Myocor is ready to take the next step. The 10-year-old Maple Grove company’s cornerstone product is its Coapsys device, which treats regurgitation, or improper closure and leaking, of the heart’s mitral valve. According to the Mayo Clinic, as many as one in five people over age 55 have some kind of mitral valve regurgitation, which can leave sufferers fatigued and short of breath.
Coapsys is currently undergoing U.S. clinical trials. To move from being a clinical evaluation-stage company to being a commercial operation, Myocor needed new leadership.
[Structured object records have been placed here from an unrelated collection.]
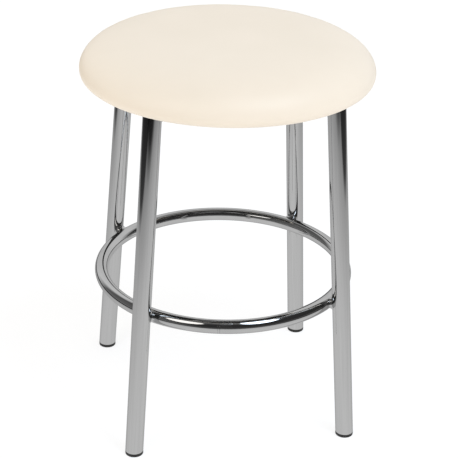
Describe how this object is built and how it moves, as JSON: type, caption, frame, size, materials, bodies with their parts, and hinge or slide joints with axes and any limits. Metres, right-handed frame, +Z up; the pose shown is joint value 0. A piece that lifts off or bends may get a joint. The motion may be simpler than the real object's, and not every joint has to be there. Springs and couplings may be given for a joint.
{
  "type": "counter stool",
  "caption": "Low round diner stool: padded leatherette seat on leaning chromed tube legs joined by a welded foot ring.",
  "frame": {"origin": "on the floor, below the middle of the seat and on the stool's upright axis", "axes": "+Z up; the legs stand on the diagonals between +X and +Y, with -Y taken as the front"},
  "size_m": [0.352, 0.352, 0.4818],
  "materials": {
    "chrome": "bright chrome plating on steel tube",
    "zinc": "zinc plated steel, satin",
    "plastic": "black moulded plastic, matt",
    "leatherette": "smooth cream leatherette with a fine grain and a soft sheen",
    "foam": "cut polyurethane foam",
    "plywood": "raw plywood, sanded"
  },
  "bodies": {
    "root": {"leg_front_left": "chrome", "foot_glide_front_left": "plastic", "ring_weld_front_left": "chrome", "rail_weld_front_left": "chrome", "washer_front_left": "zinc", "seat_screw_front_left": "zinc", "tee_nut_front_left": "zinc", "leg_front_right": "chrome", "foot_glide_front_right": "plastic", "ring_weld_front_right": "chrome", "rail_weld_front_right": "chrome", "washer_front_right": "zinc", "seat_screw_front_right": "zinc", "tee_nut_front_right": "zinc", "leg_rear_right": "chrome", "foot_glide_rear_right": "plastic", "ring_weld_rear_right": "chrome", "rail_weld_rear_right": "chrome", "washer_rear_right": "zinc", "seat_screw_rear_right": "zinc", "tee_nut_rear_right": "zinc", "leg_rear_left": "chrome", "foot_glide_rear_left": "plastic", "ring_weld_rear_left": "chrome", "rail_weld_rear_left": "chrome", "washer_rear_left": "zinc", "seat_screw_rear_left": "zinc", "tee_nut_rear_left": "zinc", "foot_ring": "chrome", "cross_rail_long": "chrome", "cross_rail_half_left": "chrome", "cross_rail_half_right": "chrome", "cross_weld_rear": "chrome", "cross_weld_left": "chrome", "cross_weld_front": "chrome", "cross_weld_right": "chrome", "seat_board": "plywood", "seat_foam": "foam", "seat_cover": "leatherette"}
  },
  "joints": []
}
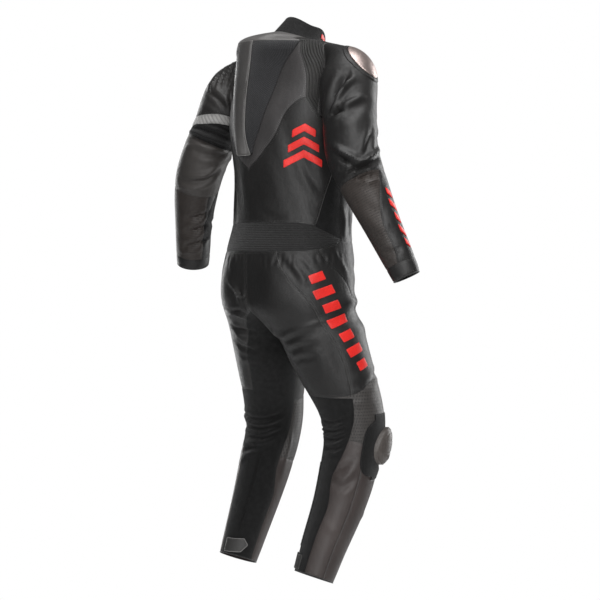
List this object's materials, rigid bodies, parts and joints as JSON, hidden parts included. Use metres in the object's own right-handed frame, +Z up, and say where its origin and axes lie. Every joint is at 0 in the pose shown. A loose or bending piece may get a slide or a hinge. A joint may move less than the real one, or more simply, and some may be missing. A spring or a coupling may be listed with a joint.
{
  "type": "motorcycle race suit",
  "caption": "One-piece leather race suit with an aero back hump, stretch panels, knee sliders and a front zip, filled out as worn and hollow inside.",
  "frame": {"origin": "on the suit's middle plane at shoulder height, inside the neck, where a wearer or a hanger holds it", "axes": "+Z up, towards the collar; the front faces -Y; the wearer's left arm is towards +X"},
  "size_m": [0.9199, 0.3274, 1.4292],
  "materials": {
    "leather": "satin full grain",
    "grey_leather": "satin full grain",
    "brown_leather": "perforated, matte",
    "mesh": "open knit mesh",
    "stretch": "ribbed stretch weave",
    "rib": "ribbed",
    "silver": "satin",
    "collar": "soft knit",
    "plate": "brushed",
    "hook_loop": "hook and loop pile",
    "slider": "satin",
    "zip": "woven tape",
    "zip_metal": "dark"
  },
  "bodies": {
    "suit": {"accordion_left": "rib", "accordion_right": "rib", "ankle_tab_left": "grey_leather", "ankle_tab_right": "grey_leather", "back_centre": "leather", "band_left": "silver", "calf_zip_left": "zip", "calf_zip_right": "zip", "chest_left": "leather", "chest_right": "leather", "collar": "collar", "cuff_left": "leather", "cuff_right": "leather", "elbow_left": "leather", "elbow_right": "leather", "forearm_back_left": "brown_leather", "forearm_back_right": "brown_leather", "forearm_front_left": "leather", "forearm_front_right": "leather", "forearm_stretch_left": "stretch", "forearm_stretch_right": "stretch", "front_left": "leather", "front_right": "leather", "hump_cap": "grey_leather", "hump_mesh_left": "mesh", "hump_mesh_right": "mesh", "hump_strip": "grey_leather", "inner_stretch_left": "stretch", "inner_stretch_right": "stretch", "knee_base_left": "hook_loop", "knee_base_right": "hook_loop", "knee_left": "brown_leather", "knee_puck_left": "slider", "knee_puck_right": "slider", "knee_right": "brown_leather", "lower_back": "leather", "seat_left": "leather", "seat_right": "leather", "shin_front_left": "grey_leather", "shin_front_right": "grey_leather", "shin_outer_left": "brown_leather", "shin_outer_right": "brown_leather", "shoulder_plate_left": "plate", "shoulder_plate_right": "plate", "side_left": "stretch", "side_right": "stretch", "sleeve_inner_right": "leather", "sleeve_stretch_left": "stretch", "sleeve_upper_left": "leather", "sleeve_upper_right": "leather", "thigh_front_left": "leather", "thigh_front_right": "leather", "thigh_outer_left": "leather", "thigh_outer_right": "leather", "waist_rib": "rib", "wing_left": "grey_leather", "wing_right": "grey_leather", "zip_slider": "zip_metal", "zip_tape": "zip"},
    "pull": {"zip_pull": "zip_metal"}
  },
  "joints": [
    {"name": "pull_hinge", "type": "hinge", "parent": "suit", "child": "pull", "pos_m": [0, -0.1135, -0.07548], "axis": [-1, 0, 0], "range_deg": [0, 150]}
  ]
}
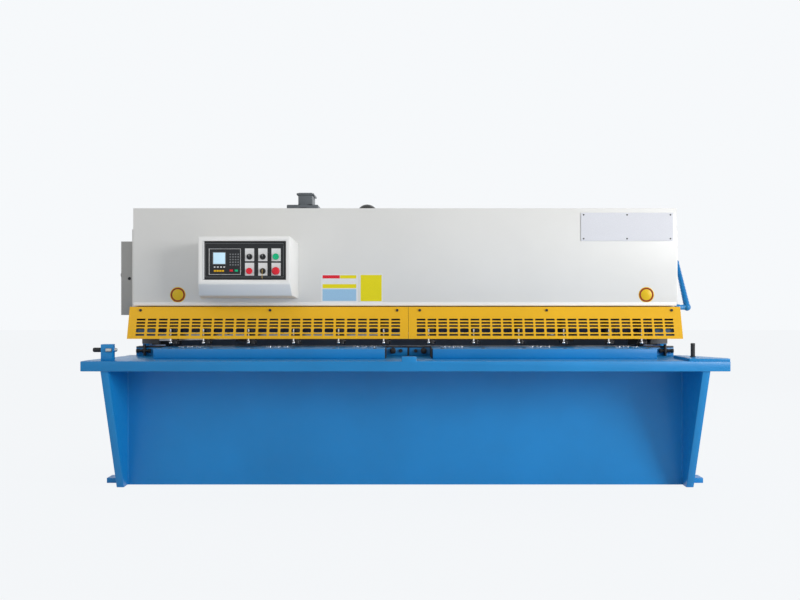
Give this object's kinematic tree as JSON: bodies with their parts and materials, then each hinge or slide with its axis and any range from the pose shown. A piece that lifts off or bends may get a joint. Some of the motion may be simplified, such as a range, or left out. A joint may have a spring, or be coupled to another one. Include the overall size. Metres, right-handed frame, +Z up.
{
  "type": "swing beam shear",
  "caption": "Hydraulic swing beam shear for sheet metal: bed, swinging upper blade, hold-down row, finger guards, hood, console and rear gauge.",
  "frame": {"origin": "on the floor, in the middle of the machine's length and depth", "axes": "+X along the blades to the operator's right, +Y from the operator's side to the back, +Z up"},
  "size_m": [3.84, 1.72, 1.924],
  "materials": {
    "blue_paint": "satin",
    "frame_paint": "satin",
    "grey_paint": "satin",
    "yellow_paint": "satin",
    "blade_steel": "ground",
    "machined_steel": "machined",
    "chrome": "polished",
    "black_steel": "satin",
    "motor_grey": "satin",
    "black_plastic": "matte",
    "white_plastic": "gloss",
    "green_plastic": "gloss",
    "red_plastic": "gloss",
    "beam_paint": "satin"
  },
  "bodies": {
    "frame": {"left_side_frame": "frame_paint", "right_side_frame": "frame_paint", "anchor_feet": "blue_paint", "apron_plate": "blue_paint", "bed_support": "blue_paint", "work_table": "blue_paint", "table_rail": "blue_paint", "blade_bed": "blue_paint", "bed_top_plate": "machined_steel", "lower_blade": "blade_steel", "ball_transfers": "chrome", "bed_adjusters": "black_steel", "left_stop_block": "blue_paint", "right_corner_pin": "blue_paint", "delivery_chute": "blue_paint", "rear_tie_tube": "blue_paint", "hold_down_beam": "grey_paint", "hold_down_cylinders": "black_steel", "hood": "grey_paint", "finger_guard_left": "yellow_paint", "finger_guard_right": "yellow_paint", "pivot_pins": "black_steel", "main_cylinders": "black_steel", "oil_tank": "blue_paint", "drive_motor": "motor_grey", "valve_block": "motor_grey", "filler_filter": "motor_grey", "hold_down_pipe": "blue_paint", "control_console": "grey_paint", "control_panel": "black_plastic", "display_unit": "black_plastic", "switch_plates": "white_plastic", "electrical_cabinet": "grey_paint"},
    "beam": {"swing_beam": "beam_paint", "beam_top_plate": "beam_paint", "beam_ribs": "beam_paint", "beam_arms": "beam_paint", "torque_tube": "beam_paint", "upper_blade": "blade_steel", "gauge_guides": "black_steel", "gauge_bar": "beam_paint", "gauge_drive": "black_steel"},
    "hold_downs": {"hold_down_feet": "black_steel"},
    "rods": {"cylinder_rods": "chrome"},
    "door": {"cabinet_door": "grey_paint"},
    "start": {"start_button": "green_plastic"},
    "stop": {"stop_button": "red_plastic"},
    "emergency": {"emergency_stop": "red_plastic"},
    "mode": {"mode_selector": "black_plastic"},
    "stroke": {"stroke_selector": "black_plastic"},
    "key": {"key_switch": "chrome"}
  },
  "joints": [
    {"name": "beam_swing", "type": "hinge", "parent": "frame", "child": "beam", "pos_m": [0, 0.47, 0.96], "axis": [1, 0, 0], "range_deg": [0, 10.5]},
    {"name": "hold_down_press", "type": "slide", "parent": "frame", "child": "hold_downs", "axis": [0, 0, -1], "range_m": [0, 0.01]},
    {"name": "rod_extend", "type": "slide", "parent": "frame", "child": "rods", "axis": [0, 0, -1], "range_m": [0, 0.071]},
    {"name": "door_open", "type": "hinge", "parent": "frame", "child": "door", "pos_m": [-1.896, 0.33, 1.318], "axis": [0, 0, -1], "range_deg": [0, 110]},
    {"name": "start_push", "type": "slide", "parent": "frame", "child": "start", "axis": [0, 1, 0], "range_m": [0, 0.004], "stiffness_N_per_m": 600},
    {"name": "stop_push", "type": "slide", "parent": "frame", "child": "stop", "axis": [0, 1, 0], "range_m": [0, 0.004], "stiffness_N_per_m": 600},
    {"name": "emergency_push", "type": "slide", "parent": "frame", "child": "emergency", "axis": [0, 1, 0], "range_m": [0, 0.004]},
    {"name": "mode_turn", "type": "hinge", "parent": "frame", "child": "mode", "pos_m": [-0.974, -0.521, 1.443], "axis": [0, 1, 0], "range_deg": [-45, 45]},
    {"name": "stroke_turn", "type": "hinge", "parent": "frame", "child": "stroke", "pos_m": [-0.891, -0.521, 1.443], "axis": [0, 1, 0], "range_deg": [-45, 45]},
    {"name": "key_turn", "type": "hinge", "parent": "frame", "child": "key", "pos_m": [-0.891, -0.521, 1.353], "axis": [0, 1, 0], "range_deg": [0, 90]}
  ],
  "couplings": [
    {"joint": "rod_extend", "follows": "beam_swing", "m_per_rad": 0.38}
  ]
}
In December, it tapped James Hickey, Jr., as its new president and CEO, a manager whose proven skills have guided three local medical-device companies to better times.
After 15 years with Chicago-based medical-products company Baxter International, Hickey joined Aequitron Medical, a maker of infant monitors and ventilators, in 1993. Three years later, after beefing up the Plymouth company’s sales and management, Hickey oversaw its purchase by a division of Tyco Healthcare. The next year, as CEO of Angeion Corporation, Hickey moved that troubled Brooklyn Park company out of the crowded implantable-defibrillator business, shifting it to the more promising market of pulmonary and cardiorespiratory-testing equipment. Angeion turned a profit this year. Then, in 2002, Hickey took charge of Pulmonetic Systems, where he’d been a board member. He built up the Plymouth company’s portable ventilator business, and last year, Pulmonetic Systems was acquired by Pennsylvania-based Viasys Healthcare.
So what made Hickey want to be a CEO again? “First of all, I really think a lot of [Myocor’s] technology. It is very effective,” he says. Hickey also liked that Myocor had a second product in development. “So not only do you have one product introduced, but you already know what the next one is, which I think gives a company that much more momentum,” he adds.
Hickey expects that Coapsys, which repairs stretched valves using a kind of button-and-string device, will receive FDA approval in 2007. Myocor is also developing a less invasive version of its valve-repair device that can be implanted via a catheter through a small incision.
Hickey plans to “make sure we continue to build momentum in our clinical trials—i.e., continue to enroll patients at the rate that we need.” He and Myocor also are gearing up for commercialization of both products once they receive the FDA’s blessing. Since its inception, Myocor has pulled in $50 million in venture investment. It may not be long before those investors cash in.